The Beatles drew 17,000 (far from a sellout) for a 12-song set at Balboa in August 1965, but most of the emerging rock scene’s acts stayed within four walls, and the Chargers occupied Balboa most summer and fall weekends until San Diego Jack Murphy Stadium in Mission Valley went up in 1967. The Doors topped a bill on July 8 that year, right when their “Light My Fire” was first hitting the charts, but I was still catching the Who and Cream months later, sitting in the deafening confines and hard concrete floor of the Community Concourse exhibit hall. Most other top acts seemed to play the Civic Theatre, or Sports Arena if they could draw enough people. Often, bands would play both as they built a fan base. Then, in September 1968, Jimi Hendrix came to town.

Though many chroniclers now point to Hendrix’ 1969 Sports Arena appearance as an all-time benchmark for local live music, the Balboa set was equally noteworthy (and I was lucky enough to attend both). Vanilla Fudge and Soft Machine opened the evening, and the Machine played without a guitarist (the guy they fired shortly before turned out to be Andy Summers, later of the Police). The early jazz-rock band’s bassist played great solos of his own using a fuzz pedal. Hendrix arrived by limousine, said to be due to a late plane arrival, and told the crowd he was dead tired; the stage antics he was becoming known for were mostly absent. He mostly stood and played guitar-fantastic, shreiking, and fast lead guitar unheard of or even imagined before that night by anybody in the crowd, including the 19-year-old aspiring blues-rock guitarist yours truly several rows up in the second deck. Though his trio had a great drummer, Hendrix sounded like a whole band by himself, one with three guitars, a band with a lead guitarist from another planet.

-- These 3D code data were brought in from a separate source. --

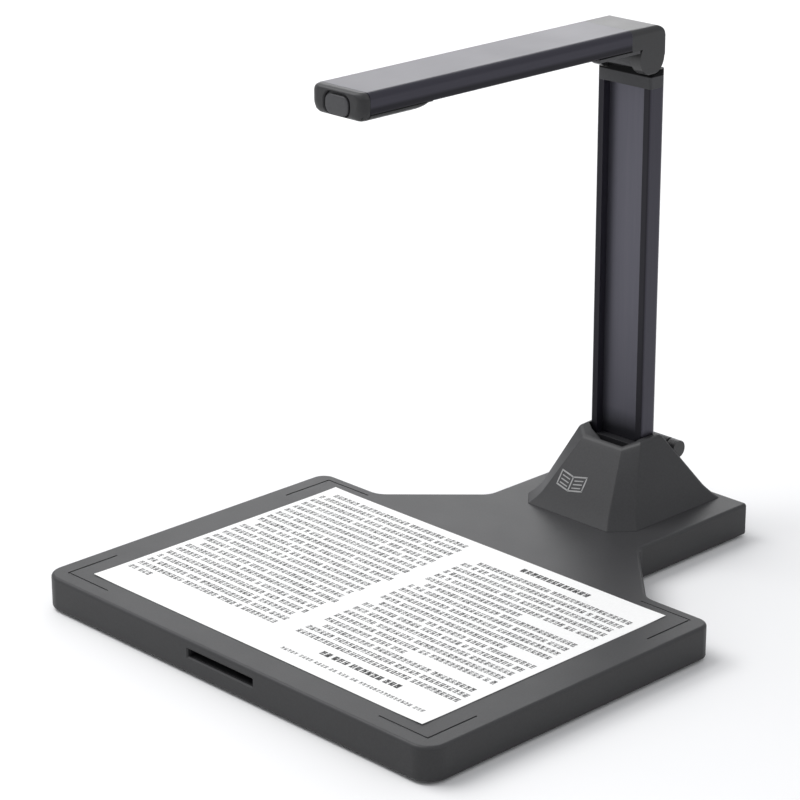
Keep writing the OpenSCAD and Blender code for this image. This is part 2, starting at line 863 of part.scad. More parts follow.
base_shell();
base_plate();
base_screws();
rubber_feet();
card_reader();
card_contacts();
card_reader_board();
main_board();
main_board_chips();
board_screws();
usb_port();
base_cable();
boot_shell();
boot_frame();
boot_screws();
fold_pins();
column_foot();
column_channel();
column_strip();
column_head();
column_screws();
column_cable();
elbow();
elbow_cover();
elbow_screws();
hinge_shaft();
friction_washers();
arm_channel();
arm_strip();
arm_cable();
head_cover();
end_cap();
camera_board();
image_sensor();
lens_holder();
lens_barrel();
lens_glass();
led_board();
led_lamps();
led_windows();
button_switch();
scan_button();
page_sheet();
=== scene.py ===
"""Looks of the book scanner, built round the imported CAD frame. Sizes inside the functions are in
millimetres; every mesh is written in metres, X right, Y back, Z up."""
import json
import math
import random

import bmesh
import bpy
from mathutils import Matrix, Vector


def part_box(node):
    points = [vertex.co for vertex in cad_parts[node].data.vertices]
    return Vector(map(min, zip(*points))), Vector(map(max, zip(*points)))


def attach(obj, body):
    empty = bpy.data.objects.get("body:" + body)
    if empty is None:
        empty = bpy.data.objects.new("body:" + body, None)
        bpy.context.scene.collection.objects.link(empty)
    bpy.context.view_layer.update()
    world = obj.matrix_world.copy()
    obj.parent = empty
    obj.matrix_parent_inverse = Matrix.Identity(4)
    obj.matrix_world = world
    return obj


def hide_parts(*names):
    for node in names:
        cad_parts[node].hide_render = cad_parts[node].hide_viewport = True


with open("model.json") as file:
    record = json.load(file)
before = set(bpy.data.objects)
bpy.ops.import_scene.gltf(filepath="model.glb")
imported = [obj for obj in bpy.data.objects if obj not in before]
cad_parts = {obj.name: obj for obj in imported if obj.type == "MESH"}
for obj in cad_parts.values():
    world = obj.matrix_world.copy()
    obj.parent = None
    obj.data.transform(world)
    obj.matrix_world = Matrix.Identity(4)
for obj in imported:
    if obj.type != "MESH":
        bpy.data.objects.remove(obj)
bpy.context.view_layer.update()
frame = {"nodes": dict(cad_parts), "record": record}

NODES = frame["nodes"]
MM = 0.001


def span(node):
    """Lowest and highest corner of a CAD node, in millimetres."""
    low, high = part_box(node)
    return low / MM, high / MM


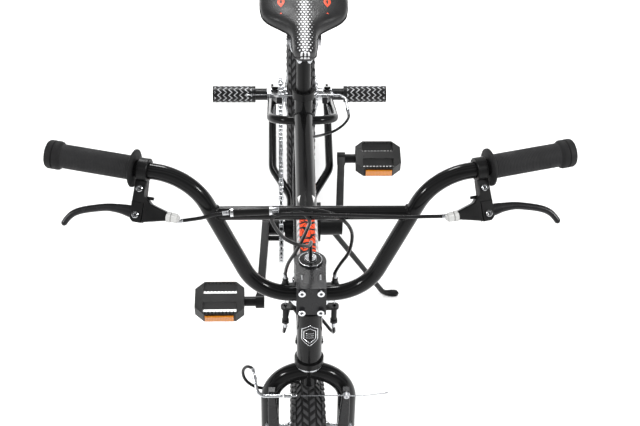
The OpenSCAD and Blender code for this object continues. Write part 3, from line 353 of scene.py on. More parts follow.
class Graph:
    """The node graph of one material, written in short calls."""

    def __init__(self, name: str) -> None:
        """Starts a material with one principled shader."""
        self.material = bpy.data.materials.new(name)
        self.material.use_nodes = True
        self.tree = self.material.node_tree
        self.tree.nodes.clear()
        self.shader = self.tree.nodes.new("ShaderNodeBsdfPrincipled")
        output = self.tree.nodes.new("ShaderNodeOutputMaterial")
        self.tree.links.new(self.shader.outputs[0], output.inputs[0])

    def put(self, socket: Socket, value: Any) -> None:
        """Links a value to a socket, or sets the socket to a plain number or colour."""
        if isinstance(value, bpy.types.NodeSocket):
            self.tree.links.new(value, socket)
        elif isinstance(value, tuple) and len(value) == 3 and socket.type == "RGBA":
            socket.default_value = (*value, 1.0)
        else:
            socket.default_value = value

    def set(self, **values: Any) -> None:
        """Sets the shader's inputs, named in lower case with _ for a space."""
        names = {s.name.lower().replace(" ", "_"): s for s in self.shader.inputs}
        for name, value in values.items():
            self.put(names[name], value)

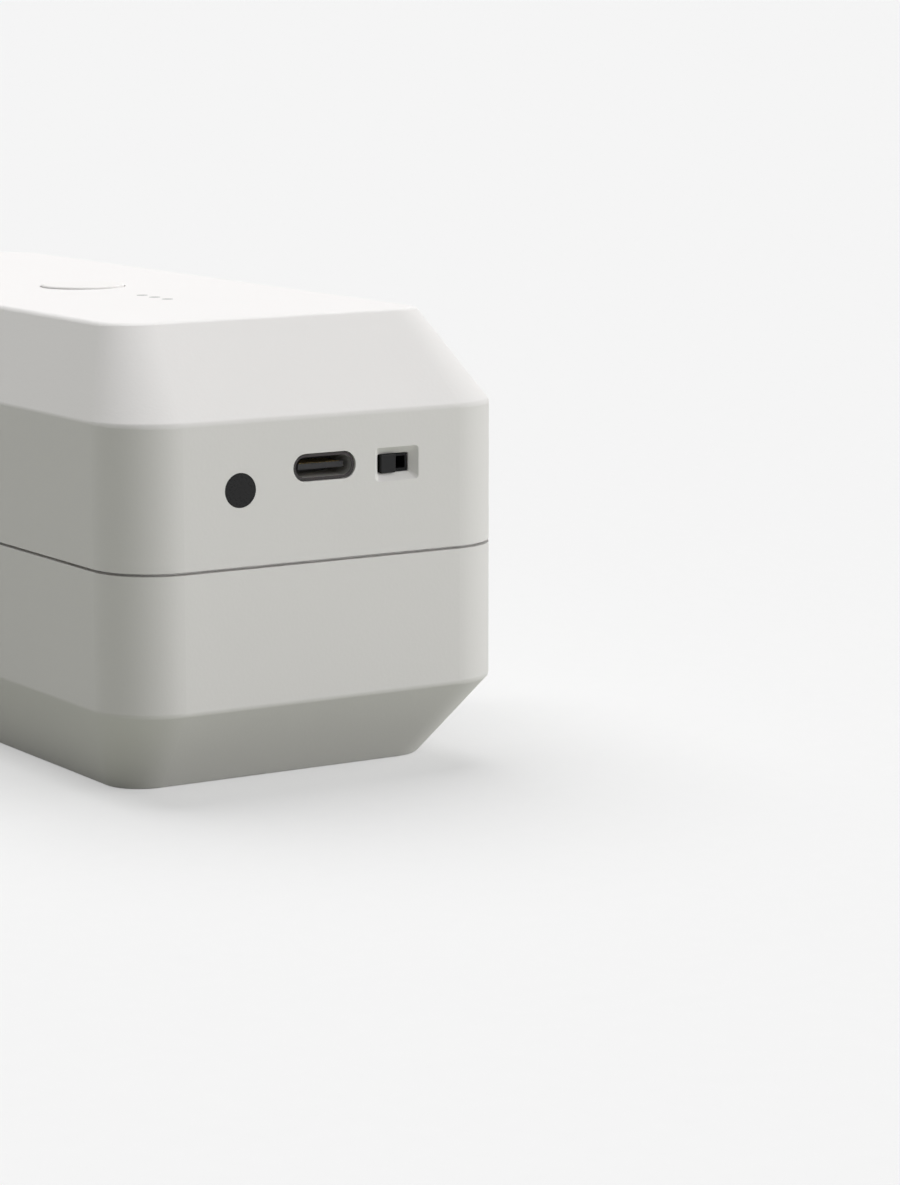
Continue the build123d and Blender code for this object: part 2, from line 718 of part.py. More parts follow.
# Two leads from the tray to the underside of the main board
lead_x = tray_port_x + wire_gap
with BuildPart() as battery_leads:
    for offset, z in zip(wire_offsets, (cell_z + cell_pitch, cell_z)):
        y = cell_y + offset
        with BuildLine() as lead_path:
            FilletPolyline((tray_port_x, y, z), (lead_x, y, z), (lead_x, y, board_z), radius=wire_bend)
        with BuildSketch(along_x(tray_port_x, y, z)) as lead_section:
            Circle(wire_radius)
        sweep(lead_section.sketch, path=lead_path.line)
battery_leads.part.label = "battery_leads"
export_step(battery_leads.part, "parts/battery_leads.step")


def spur_gear(x, y, z, teeth, first_tooth):
    """Spur gear blank with involute teeth. One tooth points at the heading first_tooth, in degrees."""
    pitch_radius = gear_module * teeth / 2
    pressure = math.radians(20)
    base_radius = pitch_radius * math.cos(pressure)
    tip_radius = pitch_radius + tooth_addendum * gear_module
    root_radius = pitch_radius - tooth_root * gear_module
    pitch_half = (math.pi * gear_module / 2 - tooth_backlash) / (2 * pitch_radius)

    def half_angle(radius):
        flank = math.acos(min(1.0, base_radius / radius))
        return pitch_half + math.tan(pressure) - pressure - math.tan(flank) + flank

    start_radius = max(base_radius, root_radius)
    steps = 5
    radii = [root_radius - 0.2]
    radii += [start_radius + (tip_radius - start_radius) * i / (steps - 1) for i in range(steps)]
    right = [(r * math.cos(half_angle(r)), -r * math.sin(half_angle(r))) for r in radii]
    left = [(px, -py) for px, py in reversed(right)]
    with BuildSketch(level(z, x, y)) as gear_section:
        Circle(root_radius)
        with PolarLocations(0, teeth, start_angle=first_tooth):
            Polygon(*right, *left, align=None)
    extrude(gear_section.sketch, amount=gear_face)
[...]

“Festival seating” limited what patrons could carry into Balboa in the way of bottled alcohol, but times and security were more laid back then. Flasks of wine seemed to be okay at most events, and quilts or cushions for sitting were the norm. A few of the more colorful characters from the local concert scene could always be counted on to be seen circulating around. I still have the blue wood love beads and buckskin fringe jacket from those days (though I’m too corpulent for the jacket). Like Woodstock, Altamont happened in 1969, but the vibe at all of the Balboa Stadium concerts seemed to be strongly positive, people out to have a good time together and hear good music in the sun. The concerts were almost exclusively summer and fall affairs, and the local weather played a big part.

After Hendrix, the Balboa/Woodstock connection, of sorts, continued through 1969. Three weeks before the New York festival, Jefferson Airplane and Ten Years After played Balboa with the Sons of Champlin. Seating on the grass for the afternoon show was $3.50 (high for the time; Hendrix tix started at $2.50), and there were trade booths and vendors; an original poster for the show can be had online for $250. The Airplane’s music was sloppy and meandering, while Ten Years After smoked the crowd with raw blues energy, despite Alvin Lee playing identical solos in every song. In October Country Joe and the Fish were on the bill, with Poco and headliner Chicago. The Fish were crowd favorites, a show full of the kind of Bay Area acid-rock and blues that had become familiar during the two previous years. Though not a Woodstock act, Chicago Transit Authority, as I knew them until that day, tore the stadium up and had everyone in the audience standing throughout their whole performance. The music was political with a huge and edgy horn sound; they seemed to have five lead singers, and the star was dazzling guitarist Terry Kath. Showing no evidence of the adult contemporary softies they later became, Chicago would play Balboa two more times before the stadium was demoed.

Neil Young had a big following of his own when he joined Woodstock vets Crosby, Stills, and Nash. Buffalo Springfield had played locally several times in their turbulent two years together, and these guys were already country-rock royalty to the big crowd on December 21, 1969 for one of the rare winter Balboa concerts. Canned Heat completed the flower generation-nation tableau on the perfect afternoon, with new guitarist Harvey Mandel joining Al “Blind Owl” Wilson and other members of the famed boogie band for what had to be one of their all-time best shows. CSN&Y followed, jet landings aside, a band at the their peak playing for over two hours. Unplugged, jamming, playing as individuals, in combinations, it was unforgettable music. Many in the crowd were seeing trails already from various chemicals, but it was easy to sense that the sounds that afternoon were special; a “contact high” from the music lifted everyone.

The seventies brought many other concerts (over 20 total), though it was 1974 before more of the Woodstock lineup would appear — when Santana and Sly and the Family Stone played. In September 1973, Steely Dan appeared during their only tour, opening for Elton John. In April 1975, Fleetwood Mac played its first concert featuring Lindsay Buckingham and Stevie Nicks (and while I swear I remember being there for that show, my wife says I wasn’t, and I trust her). Just a few of the other blue chip acts to play Balboa by the end of summer 1976 were War, Rod Stewart with the Faces, the Eagles, Jethro Tull, the Allman Brothers Band, Aerosmith, and Jeff Beck.

Interstate 5 through downtown, what used to be called the “crosstown,” was finished in the late sixties, forming a loop that surrounded the stadium on two sides, walling Balboa off from the nearby park. In a way, the downtown “S” curve was built because Balboa Stadium was in the freeway’s path. In the late ’70s, the upper deck and columned entrance went down to the wrecking ball, part of an earthquake retrofit. The remainder soon followed, and the Balboa Stadium that exists today is two sets of concrete bleachers on either side of a track (where I watched my youngest son sprint in a high school meet) and football field — for San Diego High. In 2012, except for a few bands, stadium rock is just about gone. But not forgotten, and Balboa Stadium gave me and other local folks some pretty great music and memories.